I recently became aware of a deal where I can get 10-1 leverage in equities overnight, with no time restraints. I figure I can buy an 8% preferred stock of some choice and make the 4% difference, based on my 4% monthly cost. On 100K down that's an extra 40K a year basically risk free...a carry trade. I wanted to know about bond leverage because this carry could be far greater with better than 10-1 leverage. Thoughts?
Yeah, I have a thought. You're receiving $80,000 in the pref and paying $48,000 in vig. You need to multiply your 4% staked-vig * 12, not 10. You really pay 4% to carry 10:1 overnight? What makes you think this preferred-carry is "basically risk free"? You've got substantial share-risk on the preferred. Granted, it may very well rally, but you're dead-money if the pref takes a 3.2% hit by EOY.
I'm interested in buying Bonds and hedging the position that is leveraged. Who do you know that is proficient in that?

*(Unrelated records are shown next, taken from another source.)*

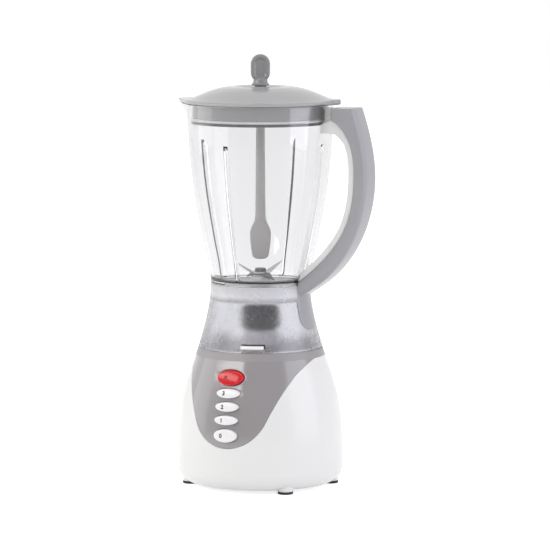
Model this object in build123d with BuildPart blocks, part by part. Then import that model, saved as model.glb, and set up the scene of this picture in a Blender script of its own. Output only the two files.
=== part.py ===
"""Countertop blender: a motor base with push buttons, a lift-off jug with its blade unit, a lid and a stirrer.

Millimetres. Z is up from the table through the drive shaft, the buttons face -Y, the handle is at +X
and the spout at -X. Angles are counted about Z from +X towards +Y.
"""
from build123d import *
import os
from math import acos, atan2, cos, radians, sin, sqrt, tan

os.makedirs("parts", exist_ok=True)

# Clearances
seam = 0.15  # between two mouldings fixed to each other
rest_gap = 0.3  # between two assemblies where one stands on the other
slide_gap = 0.4  # round a piece that slides
shaft_gap = 0.05  # round a turning shaft
press_gap = 0.02  # round a pressed shaft

# Base housing
wall = 2.6
foot_height = 3.0
base_round = 20.0
belly_radius = 78.1
belly_height = 36.0
shoulder_radius = 74.3
shoulder_height = 78.0
shoulder_lean = -0.17
deck_radius = 58.4
deck_height = 130.0
deck_lean = -0.3
band_height = 7.0
deck_thickness = 3.0
spigot_depth = 2.5

# Underside
cover_radius = 56.0
cover_lip = 5.0
cover_screw_radius = 1.5
cover_screw_length = 12.0
vent_count = 16
vent_length = 16.0
vent_width = 4.0
foot_radius = 7.2
foot_circle = 66.0
foot_angles = (-45.0, 25.0, 135.0, 205.0)
foot_stem_radius = 2.5
foot_stem_length = 5.0
pad_height = 2.4  # rubber below the boss
pad_round = 0.6
boss_margin = 0.8
screw_post = 2.4  # radius of a post, in radii of its screw
inlet_height = 24.0
inlet_bore = 3.6
inlet_flange = 2.0

# Control panel and buttons
panel_tip = 43.5
panel_round = 38.5
panel_side_angle = 22.5
button_proud = 4.0
button_travel = 3.5
button_round = 1.4
button_flange = 1.0
button_flange_thickness = 1.5
button_stem = 2.5
number_width = 22.8
number_tall = 8.6
off_tall = 12.2
pulse_width = 25.8
pulse_tall = 13.4
off_height = 55.8
off_gap = 3.8  # between the caps of 0 and 1
number_gap = 3.6  # between the caps of 1, 2 and 3
pulse_gap = 2.9  # between the caps of 3 and pulse
spring_wire = 0.4
spring_radius = 3.4
spring_turns = 4

# Switch block
switch_front = 51.0
switch_depth = 12.0
switch_width = 26.0
switch_plate = 2.0
switch_margin = 2.0
switch_post_x = 21.0
switch_screw = 1.3

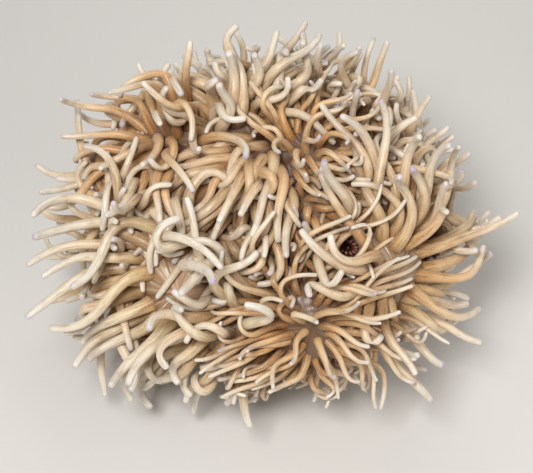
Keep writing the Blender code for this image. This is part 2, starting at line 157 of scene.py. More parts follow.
def addRoot(roots, bulge, point, normal, apart, seed):
    # one more root, unless the place is buried, crowded, bare or too low
    plan, lobe, axis = rootPlan, bulge["lobe"], bulge["axis"]
    crowd = min(math.dist(point, b["centre"]) - b["radius"] for b in bulges if b is not bulge)
    off = point - bulge["centre"] - axis * bulge["radius"]
    opened = math.hypot(off[0] / plan.openWidth, off[1], off[2]) < lobe["bare"] * mm
    buried = crowd < plan.seamRoom * mm or point[2] < plan.lowest * mm
    if opened or buried or math.dist(point, mouthAt) < mouthSeat.room * mm:
        return
    if any(math.dist(point, r["point"]) < plan.closest * min(apart, r["apart"]) for r in roots):
        return
    polar = math.acos(float(normal @ axis))
    away = unit(normal - axis * math.cos(polar))
    roots.append(dict(bulge=bulge, point=point, normal=normal, away=away, polar=polar, apart=apart,
                      crowd=crowd, rng=random.Random(seed)))


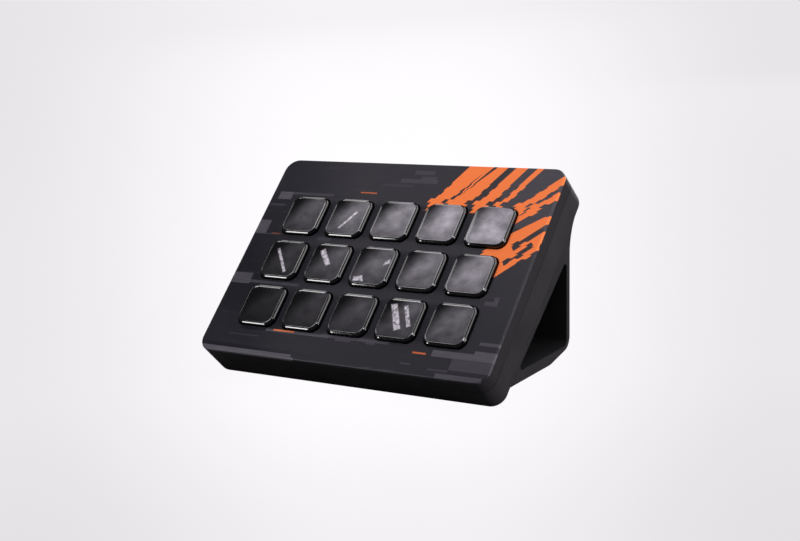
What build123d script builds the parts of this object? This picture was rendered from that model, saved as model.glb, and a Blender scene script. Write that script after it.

What's wrong with using Futures and/or Options as a hedge? http://www.cbot.com/cbot/pub/page/0,3181,830,00.html
First of all, who's lending you money at less than the interbank rate? They aren't charging you any haircut? Seems rediculously cheap, I think you might be missing something. Secondly, your 'carry trade' is not risk free, not at all. Pull up a daily chart of any preferred stock or corporate bond during one of the several interest rate shocks we've had over the last couple years. March '05, April '04, March '03, etc. At 10:1 leverage on any corporate debt instrument, you would have lost all your money. It's not as simple as it seems on the surface. It almost never is.